## Start INFORMATION GIVEN

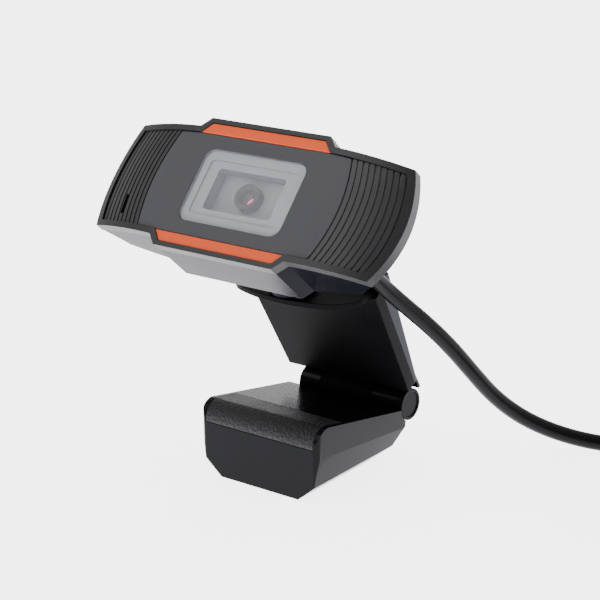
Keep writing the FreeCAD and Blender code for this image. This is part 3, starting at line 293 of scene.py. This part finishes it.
rounded_copy("front_lens", 0.05, coated_glass("magenta-coated lens glass", "0a0508", "4a2a3a", glint=2.5),
             segments=2)
cyan_glass = coated_glass("cyan-coated filter glass", "20444c", "8cc8d0")
rounded_copy("infrared_filter", 0.05, cyan_glass, segments=2)
chip_black = moulded("epoxy chip package", "101011", "17171a", 0.45, 0.15, 0.003)
for part in ("image_sensor", "interface_chip"):
    rounded_copy(part, 0.08, chip_black, segments=2)
board_green = moulded("green solder mask on glass-fibre board", "0b4a26", "0f5a30", 0.35, 0.5, 0.004,
                      coat=0.3)
rounded_copy("circuit_board", 0.06, board_green, segments=2)


def metal(name, dark, light, roughness, lines):
    """A bare metal with fine turning or rolling marks of a given spacing in millimetres."""
    material = bpy.data.materials.new(name)
    material.use_nodes = True
    tree = material.node_tree
    tree.nodes.clear()
    place = add_node(tree, "TexCoord").outputs["Object"]
    stretch = add_node(tree, "Mapping", {"Vector": place, "Scale": (0.1, 1.0, 1.0)}).outputs["Vector"]
    marks = noise(tree, stretch, lines, 2.0)
    shade = add_node(tree, "Mix", data_type="RGBA")
    tree.links.new(marks, shade.inputs["Factor"])
    shade.inputs["A"].default_value = linear(dark)
    shade.inputs["B"].default_value = linear(light)
    bump = add_node(tree, "Bump", {"Height": marks, "Distance": 0.002 * MM, "Strength": 1.0})
    surface = add_node(tree, "BsdfPrincipled", {
        "Base Color": shade.outputs["Result"], "Roughness": roughness, "Metallic": 1.0,
        "Normal": bump.outputs["Normal"]})
    add_node(tree, "OutputMaterial", {"Surface": surface.outputs["BSDF"]})
    return material


zinc_steel = metal("zinc-plated steel", "a9acb0", "c3c6ca", 0.28, 0.2)
rounded_copy("board_screws", 0.1, zinc_steel, segments=2)
rounded_copy("microphone_capsule", 0.1, zinc_steel, segments=2)
silicone = moulded("black silicone rubber", "121213", "19191a", 0.6, 0.3, 0.006)
rounded_copy("microphone_boot", 0.15, silicone, segments=2)

# ---- Rear shell: one polished black ABS moulding, deep in the middle and thin at the wings, held
# by a screw in each wing.

gloss_black = moulded("polished black ABS", "060608", "08080b", 0.16, 4.0, 0.006, specular=0.09,
                      spread=0.05, sheen="d2d2ff")
shell_black = moulded("black ABS, bright moulded gloss", "0c0c10", "0f0f14", 0.2, 4.0, 0.006, specular=0.03)
rounded_copy("rear_shell", 0.7, shell_black, segments=4)
rounded_copy("shell_screws", 0.15, zinc_steel, segments=2)
rounded_copy("tilt_pin", 0.15, zinc_steel, segments=2)

# ---- Neck: a polished ABS post that tilts in the shell and swivels on the platform, with a steel
# washer and screw below.

rounded_copy("swivel_neck", 0.3, gloss_black)
for part in ("swivel_washer", "swivel_screw"):
    rounded_copy(part, 0.12, zinc_steel, segments=2)

# ---- Arm: a satin front plate of glass-filled nylon with the platform in one moulding, and a
# polished rear cover that two screws hold.

arm_black = moulded("black glass-filled nylon, satin", "080809", "0d0d0e", 0.45, 0.35, 0.008, specular=0.02)
rounded_copy("arm_plate", 0.35, arm_black)
rounded_copy("arm_cover", 0.5, gloss_black, segments=4)
rounded_copy("arm_screws", 0.12, zinc_steel, segments=2)

# ---- Hinge: a steel pin through three knuckles, with a satin acetal cap on its right end, and
# two spring washers that give the drag.

rounded_copy("hinge_pin", 0.15, zinc_steel, segments=2)
knuckle_black = moulded("black acetal, satin", "08080a", "0c0c0e", 0.3, 0.4, 0.006, specular=0.03)
rounded_copy("hinge_cap", 0.3, knuckle_black)
rounded_copy("friction_washers", 0.03, zinc_steel, segments=1)

# ---- Jaw: a semi-gloss black wedge with flanks that slope in to its foot. A grained rubber pad
# wraps its nose, and a screwed cover closes it below.

jaw_black = moulded("black ABS, semi-gloss", "09090c", "0c0c10", 0.24, 0.5, 0.006, specular=0.06)
rounded_copy("jaw_shell", 0.6, jaw_black, segments=4)
grained_rubber = moulded("black rubber, moulded grain", "0b0b0c", "1c1c1e", 0.5, 0.7, 0.5, specular=0.2)
rounded_copy("jaw_pad", 0.3, grained_rubber)
rounded_copy("jaw_base", 0.2, jaw_black, segments=2)
rounded_copy("jaw_screws", 0.1, zinc_steel, segments=2)

# ---- Lead: a PVC-jacketed USB cord. It leaves the strain relief, drops to the table and is put
# away as a neat coil with the plug on top.

cord_black = moulded("black PVC jacket, satin", "080809", "0c0c0d", 0.36, 0.5, 0.008, specular=0.08)
CORD = 4.2
ROUTE = [
    (26.0, -3.752, 59.818), (26.0, 1.467, 55.152), (28.4, 8.2, 48.4), (31.7, 14.8, 41.6),
    (34.6, 21.2, 34.2), (37.1, 27.3, 26.2), (39.6, 34.0, 18.0), (43.8, 41.6, 10.7),
    (50.6, 49.4, 5.2), (60.4, 56.6, 2.1), (72.6, 63.4, 2.1), (86.4, 67.9, 2.1), (97.0, 69.2, 2.1),
]
COIL_CENTRE = Vector((105.0, 41.0, 0.0))
COIL_MEAN = 24.0
STEP = 22.5
# Degrees round the coil at which each change ends, with the ring and the layer it leads to.
CHANGES = [(0, 1, 0), (360, 0, 0), (720, -1, 0), (1035, -1, 1), (1350, 0, 1), (1710, 1, 1),
           (2025, 1, 2), (2340, 0, 2), (2700, -1, 2)]
CHANGE_SPAN = 45.0
COIL_END = 2862.0


def coil_place(angle):
    """Radius and height of the lead's middle at an angle round the coil."""
    ring, layer = CHANGES[0][1], CHANGES[0][2]
    for end, new_ring, new_layer in CHANGES[1:]:
        share = min(max((angle - end + CHANGE_SPAN) / CHANGE_SPAN, 0.0), 1.0)
        share = share * share * (3 - 2 * share)
        ring += (new_ring - ring) * share
        layer += (new_layer - layer) * share
    return COIL_MEAN + ring * CORD, CORD * (layer + 0.5)


def round_coil(angle, radius, height):
    """A place round the coil, clockwise from its far side."""
    turn = math.radians(angle)
    return COIL_CENTRE + Vector((radius * math.sin(turn), radius * math.cos(turn), height))


points = [Vector(p) for p in ROUTE]
angle = STEP / 2
while angle < COIL_END - STEP:
    radius, height = coil_place(angle)
    points.append(round_coil(angle, radius / math.cos(math.radians(STEP / 2)), height))
    angle += STEP
TAIL_STEP = 18.0
TAIL_CLIMB = (0.0, 0.1, 0.4, 0.72, 0.95, 1.0)
GRIP_HALF = 3.8
CLEAR = 0.02
PLUG_SET_BACK = 4.0
low = CORD * 2.5
high = CORD * 3 + GRIP_HALF + CLEAR
tail_radius = COIL_MEAN - CORD
corner_radius = tail_radius / math.cos(math.radians(TAIL_STEP / 2))
for number, climb in enumerate(TAIL_CLIMB):
    turn = 90 - TAIL_STEP / 2 * (2 * (len(TAIL_CLIMB) - number) - 1)
    points.append(round_coil(turn, corner_radius, low + (high - low) * climb))
points.append(round_coil(90, tail_radius, high) - Vector((0, PLUG_SET_BACK, 0)))

lead_curve = bpy.data.curves.new("usb_lead", "CURVE")
lead_curve.dimensions = "3D"
spline = lead_curve.splines.new("NURBS")
spline.points.add(len(points) - 1)
for control, point in zip(spline.points, points):
    control.co = (*(point * MM), 1.0)
spline.order_u = 3
spline.use_endpoint_u = True
spline.resolution_u = 6
lead_curve.bevel_depth = CORD / 2 * MM
lead_curve.bevel_resolution = 5
lead_curve.use_fill_caps = True
lead_curve.materials.append(cord_black)
lead = bpy.data.objects.new("usb_lead", lead_curve)
bpy.context.scene.collection.objects.link(lead)
# The middle line of a smooth quadratic spline, measured along fine steps.
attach(lead, "head")
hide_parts("cable", "cable_coil", "cable_tail")
relief = rounded_copy("strain_relief", 0.3, cord_black)
grip = rounded_copy("plug_grip", 0.5, cord_black)
plated_steel = metal("nickel-plated steel", "b4b6b8", "cdcfd1", 0.22, 0.3)
plug_metal = rounded_copy("plug_shell", 0.1, plated_steel, segments=2)
white_pbt = moulded("white PBT", "d6d6d2", "dfdfdb", 0.4, 0.3, 0.002)
tongue = rounded_copy("plug_tongue", 0.1, white_pbt, segments=2)
gilt = metal("gilt contacts", "c99a3c", "dcae52", 0.25, 0.2)
contacts = rounded_copy("plug_contacts", 0.03, gilt, segments=1)

# ---- Studio: a white acrylic sheet lit from below, light that is strong behind the camera's
# subject and weak in front of it, and a large soft key high on the left.

floor_shape = bmesh.new()
bmesh.ops.create_grid(floor_shape, x_segments=1, y_segments=1, size=3.0)
floor_mesh = bpy.data.meshes.new("floor")
floor_shape.to_mesh(floor_mesh)
floor_shape.free()
floor = bpy.data.objects.new("floor", floor_mesh)
bpy.context.scene.collection.objects.link(floor)
paper = bpy.data.materials.new("white acrylic sheet, lit from below")
paper.use_nodes = True
tree = paper.node_tree
tree.nodes.clear()
surface = add_node(tree, "BsdfPrincipled", {
    "Base Color": linear("f4f4f6"), "Roughness": 0.8, "Emission Color": linear("fbfbff"),
    "Emission Strength": 4.0})
add_node(tree, "OutputMaterial", {"Surface": surface.outputs["BSDF"]})
floor_mesh.materials.append(paper)
world = bpy.data.worlds.new("studio")
bpy.context.scene.world = world
world.use_nodes = True
sky = world.node_tree
sky.nodes.clear()
heading = add_node(sky, "SeparateXYZ", {"Vector": add_node(sky, "TexCoord").outputs["Generated"]})
glow = add_node(sky, "MapRange", {"Value": heading.outputs["Y"], "From Min": -0.9, "From Max": 0.6,
                                  "To Min": 0.25, "To Max": 1.5}, interpolation_type="SMOOTHSTEP")
backdrop = add_node(sky, "Background", {"Color": linear("ffffff"), "Strength": glow.outputs["Result"]})
add_node(sky, "OutputWorld", {"Surface": backdrop.outputs["Background"]})


def softbox(name, place, aim, width, power):
    """A square area light at a place in metres, turned to face another."""
    light = bpy.data.lights.new(name, "AREA")
    light.size = width
    light.energy = power
    holder = bpy.data.objects.new(name, light)
    holder.location = place
    holder.rotation_euler = (Vector(place) - Vector(aim)).to_track_quat("Z", "Y").to_euler()
    bpy.context.scene.collection.objects.link(holder)
    return holder


key = softbox("key", (-0.5, -0.7, 1.0), (0, 0, 0.05), 0.8, 8.0)

CAMERA_PLACE = (0.2733, -0.351, 0.1921)
AZIMUTH, ELEVATION, ROLL = (math.radians(a) for a in (37.65, 18.14, -0.874))
reach = math.cos(ELEVATION)
back = Vector((math.sin(AZIMUTH) * reach, -math.cos(AZIMUTH) * reach, math.sin(ELEVATION)))
level = Vector((math.cos(AZIMUTH), math.sin(AZIMUTH), 0))
right = level * math.cos(ROLL) + back.cross(level) * math.sin(ROLL)
turn = Matrix((right, back.cross(right), back)).transposed()
lens = bpy.data.cameras.new("camera")
lens.sensor_width = 36.0
lens.lens = 111.0
lens.clip_start = 0.01
camera = bpy.data.objects.new("camera", lens)
camera.matrix_world = Matrix.Translation(CAMERA_PLACE) @ turn.to_4x4()
bpy.context.scene.collection.objects.link(camera)
bpy.context.scene.camera = camera
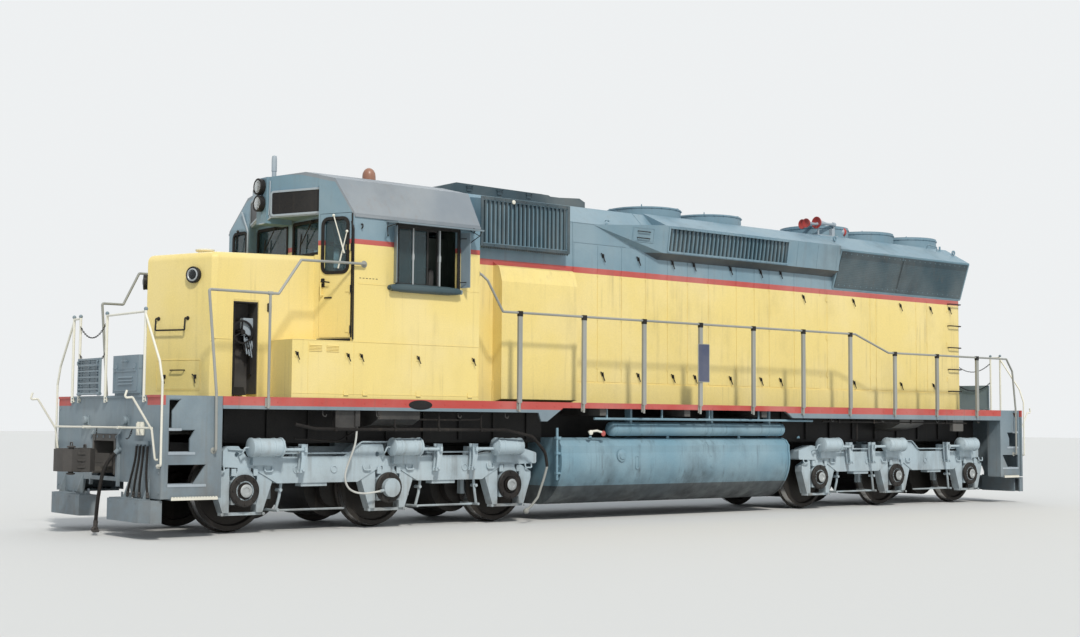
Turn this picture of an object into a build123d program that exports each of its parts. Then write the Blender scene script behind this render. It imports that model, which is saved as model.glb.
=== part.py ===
"""Six-axle diesel locomotive with a cab at one end and a full-length hood behind it.

Millimetres. X runs from the front (minus) to the rear, Y from the left side (minus) to the right,
and Z is the height above the rail top. The wheel flanges reach FLANGE below the rail top, so
export() lifts every piece by FLANGE and the part stands on Z = 0.
"""
from build123d import *
from math import cos, hypot, pi, radians, sin, tan
import os

os.makedirs("parts", exist_ok=True)

UPRIGHT = (Align.CENTER, Align.CENTER, Align.MIN)

# Running gear
FLANGE = 28
WHEEL_R = 508
AXLE_R = 95
AXLE_Z = WHEEL_R
TRUCK_CENTRES = (-5244, 5424)
AXLES_OUT = (2070, -51, -2070)
SIDEFRAME = (960, 1150)
FRAME_TOP = 920
FRAME_LOW = 590
HUMP_LOW = 790
CENTRE_PLATE_TOP = 1170

# Underframe and deck
END_X = 8600
COUPLER_Z = 876
DECK_TOP = 1660
DECK_HALF = 1524
DECK_THICK = 50
SILL_HALF = 400
SILL_LOW = 1190
WELL_INNER = {-1: 7810, 1: 7960}

# Hoods and cab
HOOD_HALF = 950
HOOD_REAR = 7560
HOOD_EAVES = 4340
HOOD_WALL = 60
CAB_REAR = -3980
CAB_CORNER = -5990
CAB_CREASE = -6690
CAB_HALF = 1500
CAB_FLOOR = 2385
CAB_EAVES = 4040
CAB_WALL = 60
ROOF_THICK = 50
NOSE_CREASE = -8110
NOSE_CORNER = -7690
RAIL_Y = 1548
TUBE_R = 17
GRAB_R = 14


def block(x, y, z):
    """A box between a low and a high place on each axis."""
    ends = (x, y, z)
    middle = [(low + high) / 2 for low, high in ends]
    return Pos(*middle) * Box(*[high - low for low, high in ends])


def slab(outline, axis, low, high):
    """An outline in the two other axes, taken in X, Y, Z order, drawn out along one axis."""
    corners = {
        "X": [(low, a, b) for a, b in outline],
        "Y": [(a, low, b) for a, b in outline],
        "Z": [(a, b, low) for a, b in outline],
    }[axis]
    reach = Vector(*[(high - low) * (axis == name) for name in "XYZ"])
    return Solid.extrude(Face(Wire.make_polygon(corners, close=True)), reach)


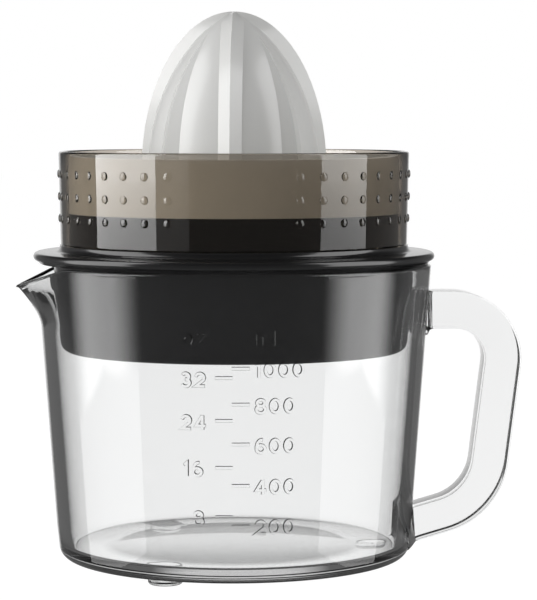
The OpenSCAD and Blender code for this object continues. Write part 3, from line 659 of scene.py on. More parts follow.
def metal(name, screen, roughness, worn, depth=0.2, scale=500.0):
    """Machined metal, from its colour and the colour of its worn edges on a screen."""
    colour = screen_colour(*screen)
    material, tree, shader, _ = new_material(name, colour)
    shader.inputs["Metallic"].default_value = 1.0
    shade = use_group(tree, DRIFT, Color=colour, Drift=0.2)
    shade = use_group(tree, WEAR, Color=shade, Worn=screen_colour(*worn), Amount=0.8)
    gloss = use_group(tree, HANDLING, Roughness=roughness, Spread=0.15)
    link(tree, shade, shader.inputs["Base Color"], gloss, shader.inputs["Roughness"])
    bump(tree, shader, use_group(tree, LINES, Scale=scale), depth)
    return material


EDGE_FROM, EDGE_FULL = 0.82, 0.97


def clear_plastic(name, colour, edge, shine, roughness, shadow, absorbed):
    """Clear or smoky plastic: it lets the lamps through to what it covers, and darkens where grazed."""
    material, tree, shader, out = new_material(name, colour)
    grazed = add_node(tree, "ShaderNodeLayerWeight", Blend=0.5)
    rising = map_range(tree, grazed.outputs["Facing"], EDGE_FROM, EDGE_FULL)
    tint = add_node(tree, "ShaderNodeMix", data_type="RGBA")
    tint.inputs[6].default_value = colour
    tint.inputs[7].default_value = edge
    link(tree, rising, tint.inputs["Factor"], tint.outputs[2], shader.inputs["Base Color"])
    shader.inputs["Transmission Weight"].default_value = 1.0
    shader.inputs["IOR"].default_value = 1.5
    shader.inputs["Specular IOR Level"].default_value = shine
    gloss = use_group(tree, HANDLING, Roughness=roughness, Spread=roughness)
    link(tree, gloss, shader.inputs["Roughness"])
    path = tree.nodes.new("ShaderNodeLightPath")
    passing = add_node(tree, "ShaderNodeBsdfTransparent", Color=shadow)
    mix = tree.nodes.new("ShaderNodeMixShader")
    link(tree, path.outputs["Is Shadow Ray"], mix.inputs[0], shader.outputs[0], mix.inputs[1])
    link(tree, passing.outputs[0], mix.inputs[2], mix.outputs[0], out.inputs["Surface"])
    if absorbed:
        inside = add_node(tree, "ShaderNodeVolumeAbsorption", Color=(0.5, 0.5, 0.5, 1), Density=absorbed)
        link(tree, inside.outputs[0], out.inputs["Volume"])
    return material


print("recipes ready")

# %% Finishes
CLEAR_TINT, CLEAR_EDGE, CLEAR_SHADOW = (0.985, 0.988, 0.988, 1), (0.80, 0.81, 0.81, 1), (0.9, 0.9, 0.9, 1)
SMOKY_TINT, SMOKY_EDGE, SMOKY_SHADOW = (0.52, 0.475, 0.42, 1), (0.2, 0.2, 0.17, 1), (0.66, 0.63, 0.57, 1)
CLEAR = clear_plastic("clear_wall", CLEAR_TINT, CLEAR_EDGE, 0.5, 0.004, CLEAR_SHADOW, 8.0)
SMOKY = clear_plastic("smoky_wall", SMOKY_TINT, SMOKY_EDGE, 1.0, 0.02, SMOKY_SHADOW, 0)
BLACK = plastic("gloss_black", (30, 30, 31), 0.17, 0.04, 0.0, shine=1.0)
SATIN_BLACK = plastic("satin_black", (30, 30, 31), 0.5, 0.1, 0.3)
WHITE = plastic("gloss_white", (243, 243, 241), 0.2, 0.05, 0.02, drift=0.02, shine=0.8)
WHITE_SATIN = plastic("satin_white", (240, 240, 237), 0.3, 0.08, 0.1, drift=0.02)
IVORY = plastic("gear_ivory", (232, 229, 214), 0.42, 0.1, 0.15, drift=0.05)
BOBBIN = plastic("bobbin_cream", (214, 205, 178), 0.5, 0.1, 0.3)
BUTTON_RED = plastic("button_red", (186, 38, 30), 0.35, 0.08, 0.1)
SWITCH_DARK = plastic("switch_dark", (46, 48, 54), 0.45, 0.1, 0.3)
TERMINAL = plastic("terminal_grey", (206, 206, 196), 0.5, 0.1, 0.3)
RUBBER = plastic("gland_rubber", (22, 22, 23), 0.75, 0.1, 0.6, 1400.0, 0.12)
SEAL = plastic("seal_rubber", (96, 44, 34), 0.6, 0.1, 0.5, 1200.0, 0.1)
FERRITE = plastic("ferrite", (58, 58, 62), 0.55, 0.15, 0.5, 600.0, 0.2)
SCREW_STEEL = metal("screw_steel", (196, 198, 200), 0.28, (230, 230, 230))
PLATE_STEEL = metal("plate_steel", (176, 180, 184), 0.36, (225, 225, 225), 0.3, 300.0)
PIN_STEEL = metal("pin_steel", (205, 207, 210), 0.16, (240, 240, 240), 0.1, 900.0)
LAMINATION = metal("lamination_steel", (120, 124, 130), 0.45, (180, 180, 184), 0.5, 700.0)
COPPER = metal("winding_copper", (184, 104, 62), 0.3, (226, 150, 104), 0.6, 800.0)
BRONZE = metal("bush_bronze", (190, 154, 96), 0.4, (226, 196, 140), 0.3, 1000.0)


def dress(piece, material):
    """Gives the whole piece one material."""
    piece.data.materials.clear()
    piece.data.materials.append(material)


print("finishes:", len(bpy.data.materials))

# %% [markdown]
# The pitcher is one clear moulding, and its look lives in the thickness of its wall: rays that graze the
# wall are trapped in it and show as grey bands down both sides. So it is modelled as a true closed solid,
# outer face, rim, inner face and floor, in one run of points for each direction round the axis.
# The spout is a swelling of the same run, and the rim dips towards its tip.

# %% Pitcher wall and spout
WALL = 5
SPOUT_WALL = 3
DRAFT = 4.13
TAPER = math.tan(math.radians(DRAFT))
FOOT_HEIGHT = 3
FLOOR_Z = 8.2
BASE_ROUND = 4.5
INNER_ROUND = 2
RIM_ROUND = 1.4
SPOUT_TIP_R = 4.2
SPOUT_DROP = 8.0
SPOUT_ROOT_Z = rim_z - 23.5
SPOUT_RISE = 15.4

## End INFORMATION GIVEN

YOUR GOAL: Set down the lines above as they stand, starting with the first line and ending with the line that contains "0.06, board_green, segments=2)".

OUTPUT OF THE TASK:
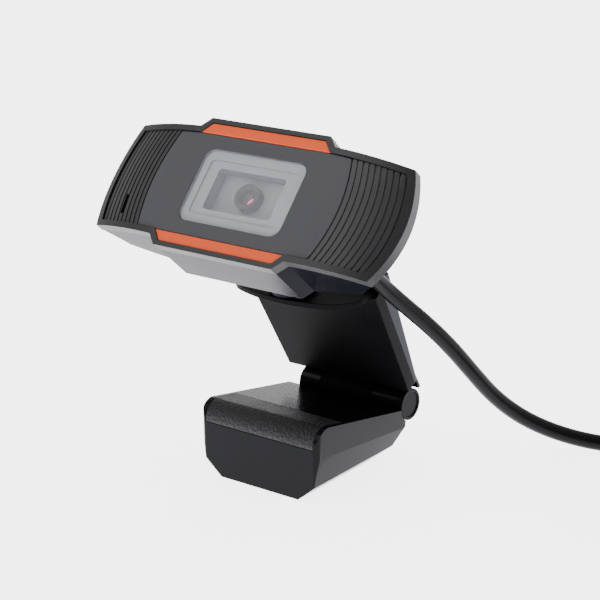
Keep writing the FreeCAD and Blender code for this image. This is part 3, starting at line 293 of scene.py. This part finishes it.
rounded_copy("front_lens", 0.05, coated_glass("magenta-coated lens glass", "0a0508", "4a2a3a", glint=2.5),
             segments=2)
cyan_glass = coated_glass("cyan-coated filter glass", "20444c", "8cc8d0")
rounded_copy("infrared_filter", 0.05, cyan_glass, segments=2)
chip_black = moulded("epoxy chip package", "101011", "17171a", 0.45, 0.15, 0.003)
for part in ("image_sensor", "interface_chip"):
    rounded_copy(part, 0.08, chip_black, segments=2)
board_green = moulded("green solder mask on glass-fibre board", "0b4a26", "0f5a30", 0.35, 0.5, 0.004,
                      coat=0.3)
rounded_copy("circuit_board", 0.06, board_green, segments=2)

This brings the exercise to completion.